Dengan pertimbangan tidak ada waktu lagi untuk survey di lain waktu sementara tanggal acara sudah mepet, dan lokasi pesantren kilat tidak terlalu jauh dari Cibodas, mereka bertiga menguatkan hati untuk tetap melakukan survey. Mereka ingat ayat Al-Quran yang berbunyi intanshurullaha yanshurkum, jika engkau menolong Allah, Allah akan menolong kamu.
Mereka bertiga berencana di pagi hari setelah pesantren kilat usai akan naik angkot sampai ke Pertigaan Cibodas. Di sana mereka sarapan bubur. Seingat mereka di pertigaan Cibodas ada orang berjualan bubur. Setelah itu mereka akan jalan kaki menuju lokasi taman wisata alam Cibodas.
Sayangnya, sesampai di Pertigaan Cibodas tukang bubur yang mereka bayangkan sedang tidak berjualan. Akhirnya dengan perut kosong dan menahan dinginnya udara pagi, mereka menggerakkan kaki menuju taman wisata alam Cibodas. Lumayan jauh dan perjalanan sedikit mendaki.
Air dari langit menitik. Gerimis kecil. Sapuan angin gunung menambah dingin bulir-bulir air yang menerpa ketiga tubuh tim survey tafakur alam yang belum sarapan pagi itu. Setiba di kawasan taman wisata alam Cibodas di samping areal parkir ada pasar kecil tempat warga setempat menjual oleh-oleh. Hasil bumi warga puncak juga dijual di sana. Ada jagung, alpukat, wortel, salak, dan sayur-mayur.
Gerimis dan udara dingin membuat perut yang belum sarapan minta diisi. Karena uang mereka terbatas, ayahku dan kedua temannya sepakat membeli salak. Jadilah mereka sarapan pagi itu dengan masing-masing mendapat beberapa butir buah salak.
Setelah sarapan yang tidak biasa itu, mereka merencanakan tafakur alam akan mengambil base camp di area bumi perkemahan yang ada di kawasan wisata alam Cibodas lalu akan ada acara perjalanan ke kaki Gunung Gede menuju Telaga Biru dan berakhir di Air Terjun Cibeureum.
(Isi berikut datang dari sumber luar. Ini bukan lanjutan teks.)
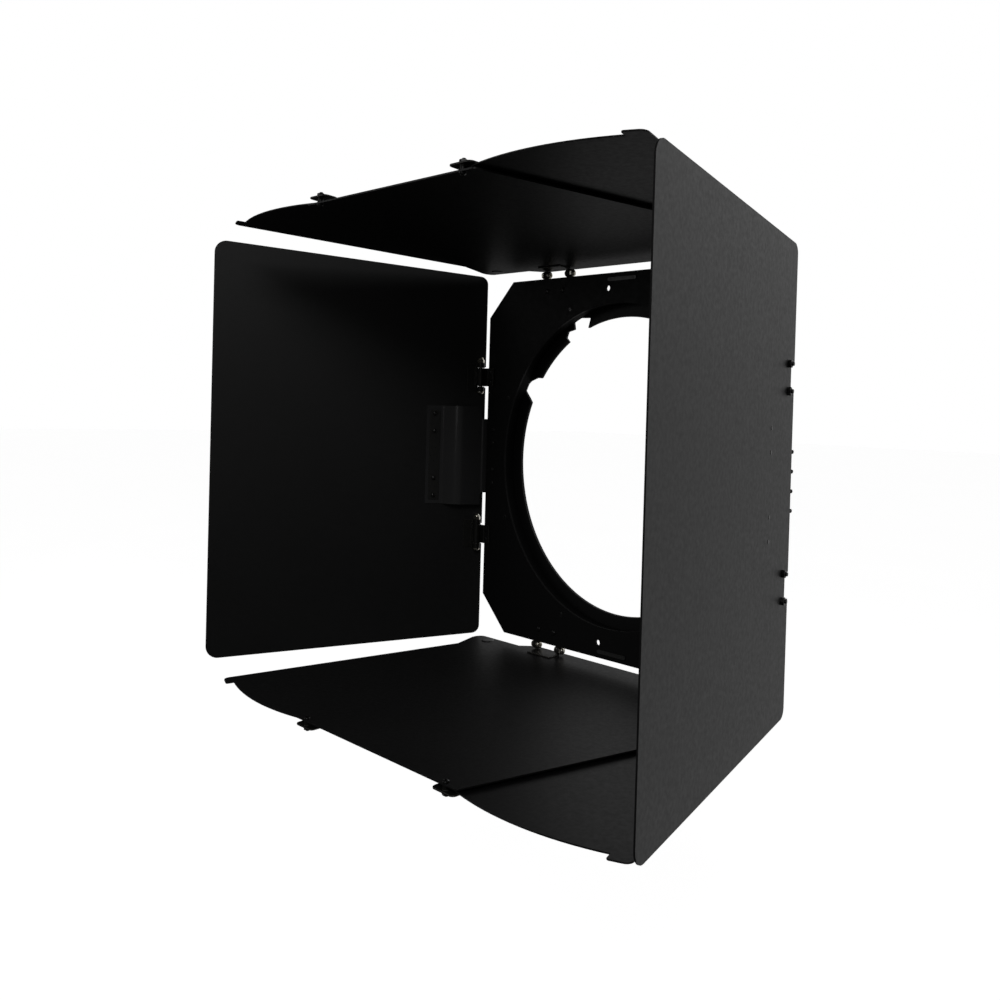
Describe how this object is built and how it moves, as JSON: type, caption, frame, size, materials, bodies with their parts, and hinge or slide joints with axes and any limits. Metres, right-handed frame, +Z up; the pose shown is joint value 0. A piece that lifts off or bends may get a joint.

Hanya saja tim survey dadakan ini punya masalah. Mereka tidak punya uang untuk membeli karcis masuk ke areal wisata alam Cibodas. Mereka berpikir bagaimana bisa sampai kaki Gunung Gede tanpa harus masuk melalui pintu gerbang. Akhirnya mereka sepakat mengambil jalan memutari pagar pintu gerbang taman wisata alam Cibodas menuju tepi desa dan meretas hutan. Mereka menerobos semak, mengikuti bekas aliran air, menaiki tebing, mencari jalan batu yang biasa menjadi track para pendaki menuju Gunung Gede.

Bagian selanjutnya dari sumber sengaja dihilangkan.